[YOUR TASK]
Give again the entries below exactly, beginning at the first line and ending at the line with "# Outline tables".

Saved data entries:
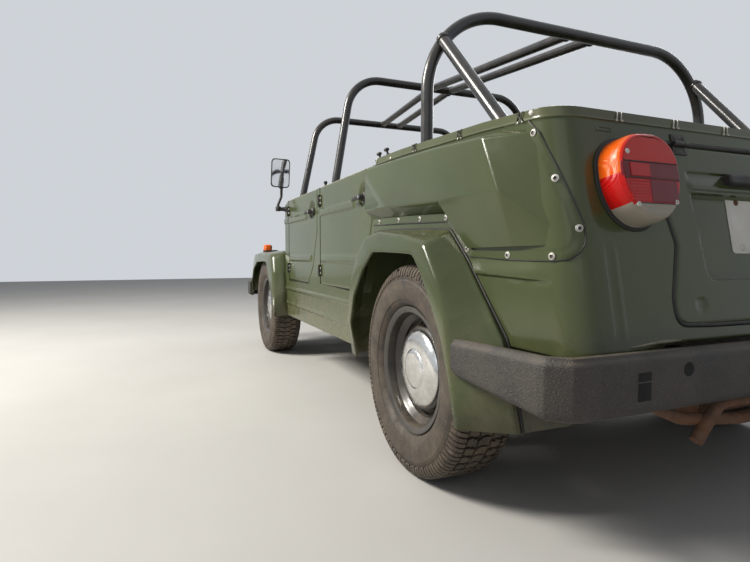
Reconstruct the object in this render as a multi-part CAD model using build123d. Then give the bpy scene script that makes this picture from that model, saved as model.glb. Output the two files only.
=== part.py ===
from build123d import *
import os
from math import cos, radians, sin, tan

# Open four-door military utility car with its engine at the rear, in millimetres.
# +X is the car's left, +Y its rear and +Z up. The origin is on the ground, midway along and across.
# Outline tables hold (y, z) points in the side view, or (x, y) and (x, z) where their comment says so.

# Overall sizes
WHEELBASE = 2400.0
FRONT_OVERHANG = 640.0
REAR_OVERHANG = 740.0
SIDE_X = 730.0
FENDER_STAND_OUT = 90.0
BELT_Z = 1069.0
SILL_Z = 321.0
SKIN = 5.0
WALL = 30.0
PANEL_GAP = 7.0
SEAT_GAP = 0.3
RUN_ON = 100.0

LENGTH = FRONT_OVERHANG + WHEELBASE + REAR_OVERHANG
FENDER_X = SIDE_X + FENDER_STAND_OUT
FRONT_END_Y = -LENGTH / 2
REAR_END_Y = LENGTH / 2
FRONT_AXLE_Y = FRONT_END_Y + FRONT_OVERHANG
REAR_AXLE_Y = FRONT_AXLE_Y + WHEELBASE

# Wheels
TYRE_RADIUS = 344.0
TYRE_WIDTH = 204.0
TYRE_INSET = 31.0
RIM_RADIUS = 207.0
RIM_SEAT_RADIUS = 190.0
RIM_WIDTH = 164.0
RIM_WALL = 6.0
DRUM_RADIUS = 125.0
DRUM_WIDTH = 70.0
DISC_OFFSET = 42.0
DISC_THICKNESS = 8.0
DISC_SLOTS = 8
HUBCAP_RADIUS = 128.0
HUBCAP_HEIGHT = 22.0
SPINDLE_RADIUS = 22.0
SPINDLE_CLEARANCE = 0.06
WHEEL_X = FENDER_X - TYRE_INSET - TYRE_WIDTH / 2
WHEEL_Z = TYRE_RADIUS

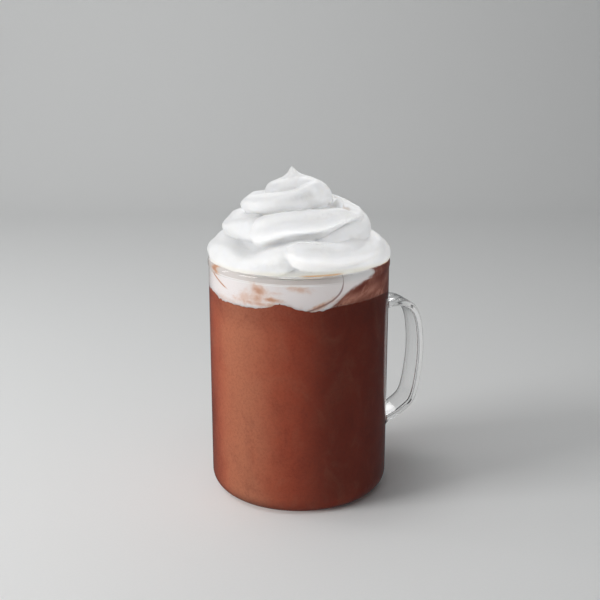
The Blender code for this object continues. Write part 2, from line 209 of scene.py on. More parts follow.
# Rings of what it holds and of the space open to the cream
DRINK_RINGS = 24
LAYER_RINGS = 14
LAYER_LIP_RINGS = 7
ROOM_LIP_RINGS = 14
LIQUID_RINGS = 14       # rings of the surface in which drink and cream meet
MIDDLE_SHARE = 0.05     # radius of the innermost of them, as a share of the outermost
STRAP_STATIONS = 110
STRAP_CORNER_STEPS = 7
ROPE_KNOTS = 500
ROPE_STATIONS_PER_MM = 1.3
ROPE_SIDES = 72
TIP_STATIONS = 60
TIP_SIDES = 48
BALL_RINGS = 17
BALL_SIDES = 32
BALL_END = 80.0         # latitude at which a lump is cut flat
SHARP_ANGLE = math.radians(35.0)

# Camera and the point that the lights are aimed at, in metres and degrees
CAMERA_AZIMUTH = -21.0
CAMERA_ELEVATION = 16.1
CAMERA_DISTANCE = 0.510
CAMERA_TARGET = (0.0, 0.0, 0.0912)
CAMERA_LENS = 65.0
CAMERA_SENSOR = 36.0
CAMERA_SHIFT = 1.1 / 600
LIGHT_TARGET = (0.0, 0.0, 0.085)

# Lights that reach everything: (name, azimuth, elevation, distance, size, power)
LAMPS = (
    ("key", -68.0, 28.0, 1.0, (0.35, 0.55), 4.7),
    ("edge", -104.0, 12.0, 0.8, (0.10, 0.5), 0.4),
    ("top", -90.0, 79.0, 1.1, (0.30, 0.30), 1.8),
)
# Lights that reach only some pieces: (name, the pieces, azimuth, elevation, size, power). Those
# on the cream stand for light that has scattered inside it
WHITE = ("melted_layer", "cream_swirl")
CREAM_ONLY = ("cream_swirl",)
GLOW_DISTANCE = 1.0
GLOW = (
    ("glow_right", WHITE, 76.0, 34.0, (0.45, 0.45), 5.3),
    ("glow_front", WHITE, -25.0, -30.0, (0.6, 0.3), 2.1),
    ("glow_under", CREAM_ONLY, 5.0, -42.0, (0.5, 0.4), 3.6),
    ("glow_back", WHITE, 180.0, 30.0, (0.7, 0.7), 3.0),
    ("glow_level", CREAM_ONLY, -5.0, -8.0, (0.6, 0.5), 1.2),
    ("wash", ("studio_floor",), -60.0, 65.0, (1.2, 1.2), 5.0),
    ("sparkle", ("mug_glass",), 180.0, 38.0, (0.9, 0.3), 2.8),
)
WORLD_COLOUR = (0.9, 0.95, 1.0)
WORLD_STRENGTH = 0.07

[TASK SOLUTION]
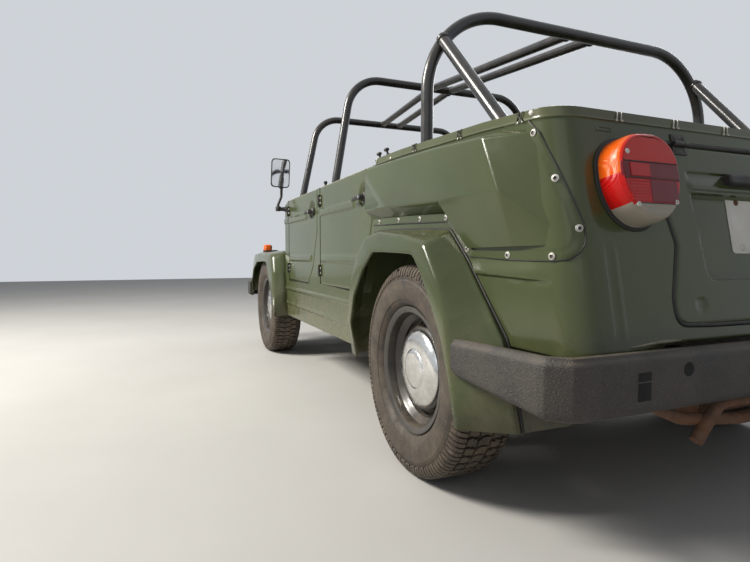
Reconstruct the object in this render as a multi-part CAD model using build123d. Then give the bpy scene script that makes this picture from that model, saved as model.glb. Output the two files only.
=== part.py ===
from build123d import *
import os
from math import cos, radians, sin, tan

# Open four-door military utility car with its engine at the rear, in millimetres.
# +X is the car's left, +Y its rear and +Z up. The origin is on the ground, midway along and across.
# Outline tables hold (y, z) points in the side view, or (x, y) and (x, z) where their comment says so.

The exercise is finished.